Untreated eyes were within normal limits. In the STZ-treated rats, there was increased new vessel formation, reactive endothelium, dilated capillaries distended with either blood or edema fluid, acute inflammation composed of intravascular neutrophils, neutrophils adhered to vessel walls and extravascularly. Additionally, there were neutrophils free in the retina and vitreous, and there was some fibrinous debris in the vitreous. Occasional necrolytic debris was also present in the retina. While lesions were present in all animals, there was considerable variation in severity of the lesions. Vascular lesions corresponded with the retinal scans. In Group 1 capillaries were clearly visible and there was no tortuosity or evidence of leakage, while in the STZ-treated groups, vascular tortuosity and vascular leakage was clearly present. The histologic scores are summarized in Table 1.

Histomorphometry: Histomorphometic analysis of angiograms at 2 and 4 weeks to assess vascular changes was conducted using color phase analysis employing the MicroSuite Five (Software for imaging application). Areas of interest were photographed and then analyzed. The affected areas between untreated and STZ-treated eyes were compared at 2 and 4 weeks. In the untreated animals, there were minimal areas in which there appeared to be vascular effects. In STZ-treated animals, there were large affected areas constituting about 10-12% in comparison to the untreated animals (2-3%). This is approximately a 3-4 fold increase in vascularity and leakage in STZ-treated rats in comparison to untreated rats. These results are summarized in Table 2.

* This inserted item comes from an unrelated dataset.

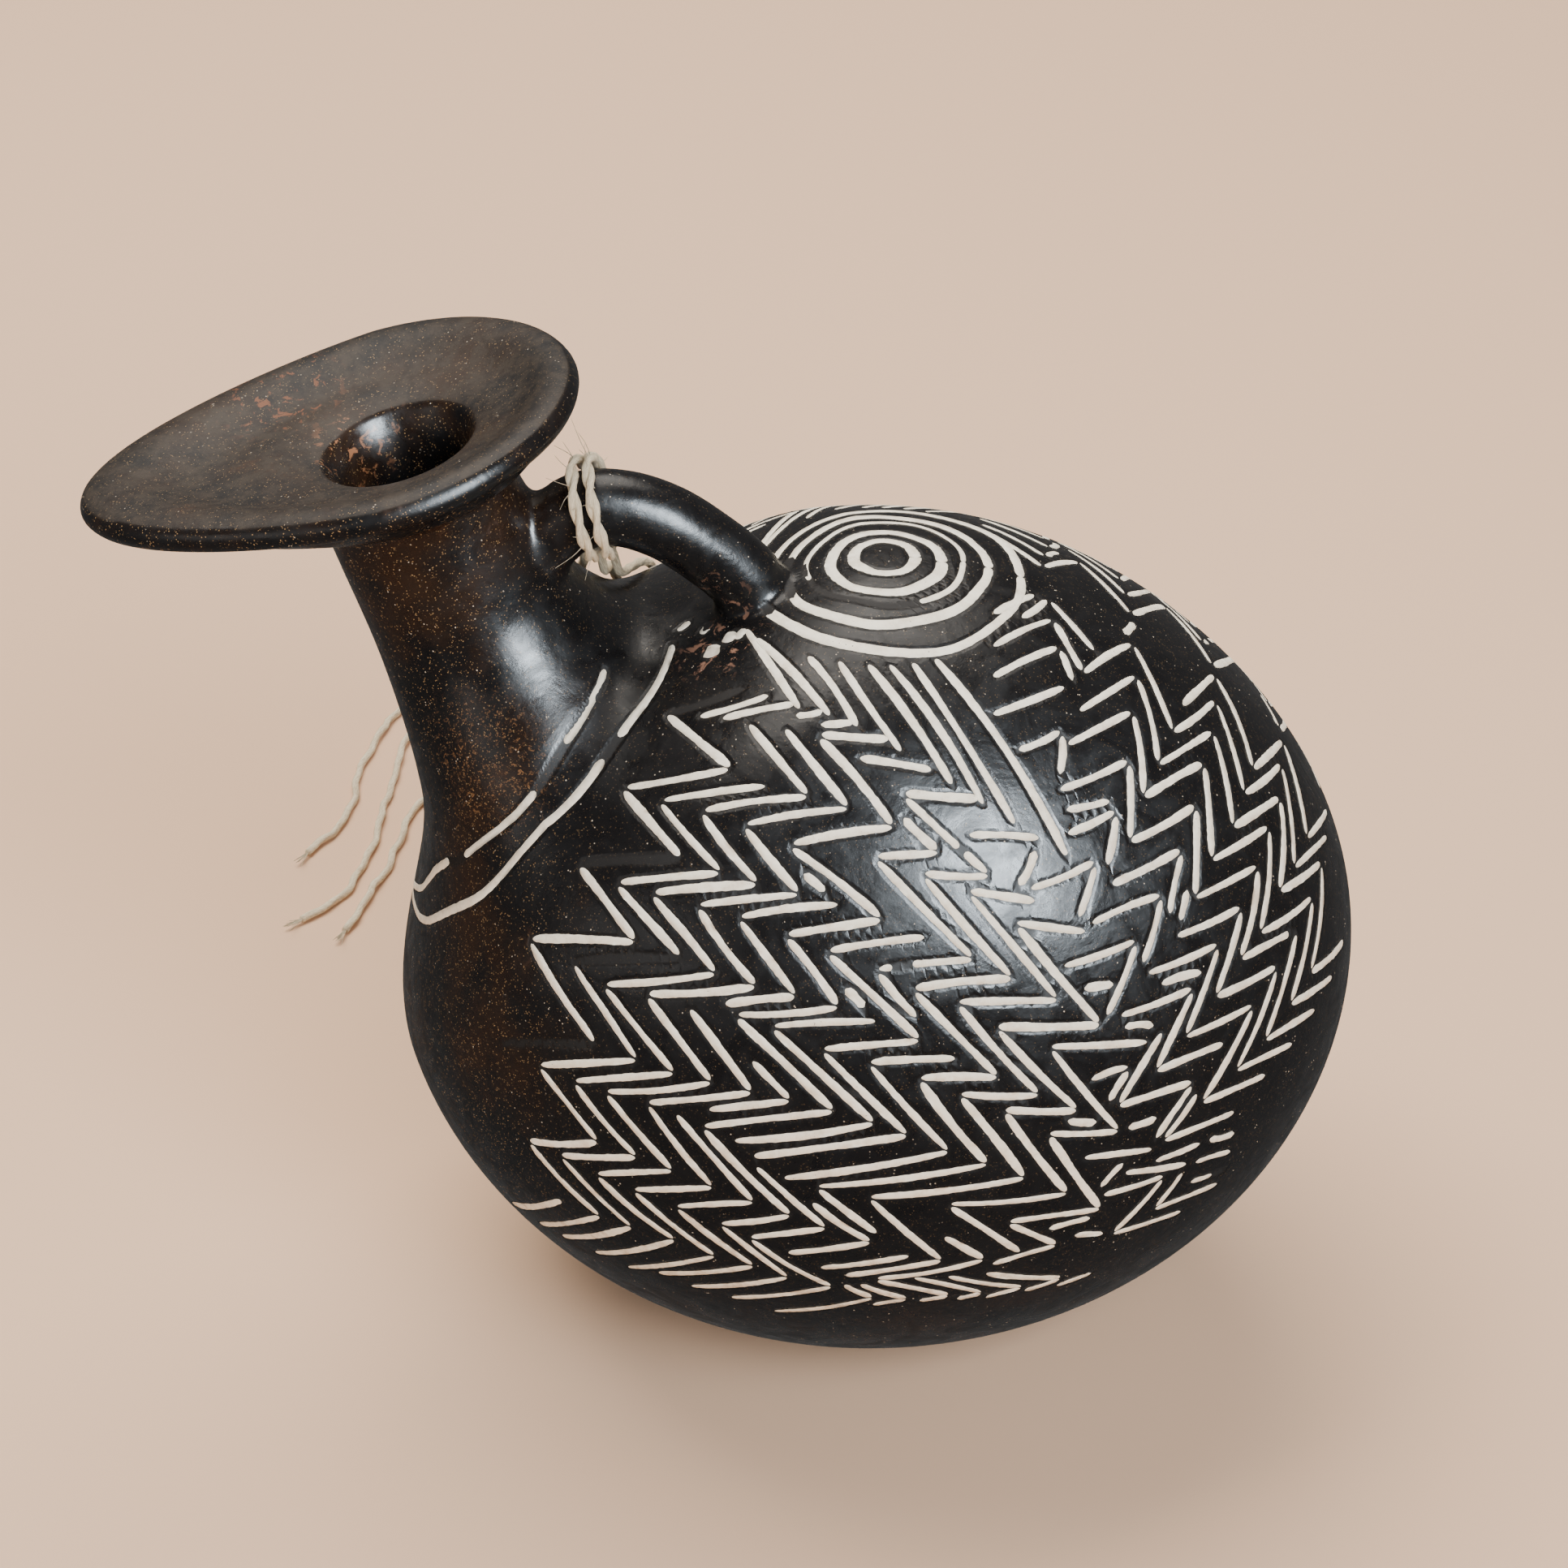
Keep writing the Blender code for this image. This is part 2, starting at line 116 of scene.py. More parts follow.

Conclusion: At CBI, our STZ-induced model of hyperglycemia in Brown Norway rats is associated with consistent, reproducible long term hyperglycemia, weight loss and retinal changes including increased thickness of the middle retinal layers (outer plexiform layer and outer nuclear layer), increased vascularity, leucostasis, and mild inflammation. These parameters may be modulated and reduced following administration of the positive control drug, triamcinolone. This model and our assessment parameters are ideal for the evaluation of new drug entities for the treatment of this important disorder for which there is no treatment. Our assessments include histology, fluorescein angiography with the Micron III and OCT with the Bioptigen Envisu R-Class System to provide a comprehensive and in depth assessment of test article effects in this model of diabetes. These scanners allows for multiple, detailed, long-term noninvasive retinal-vascular assessments in life in a scientifically accurate, efficient and cost effective manner.

OCT was used to measure the thickness of the various layers of the retina. OCT is a noninvasive measurement of the retinal layers that facilitates longitudinal, real time and repetitive tracking of ocular changes, in particular changes in retinal thickness. subretinal injections, stem cell implants, intraocular implants, retinal changes, and tumors. The assessment reveals or detects subtle retinal or ocular changes that are not visible with slit lamp biomicroscopy or funduscopy.

Fluorescein angiography using the Phoenix Micron III scanner and OCT using the Bioptigen Envisu R-Class System were highly complementary techniques that taken together provided a sophisticated evaluation of retinal changes and in particular, subtle retinal changes associated with STZ-induced retinopathy.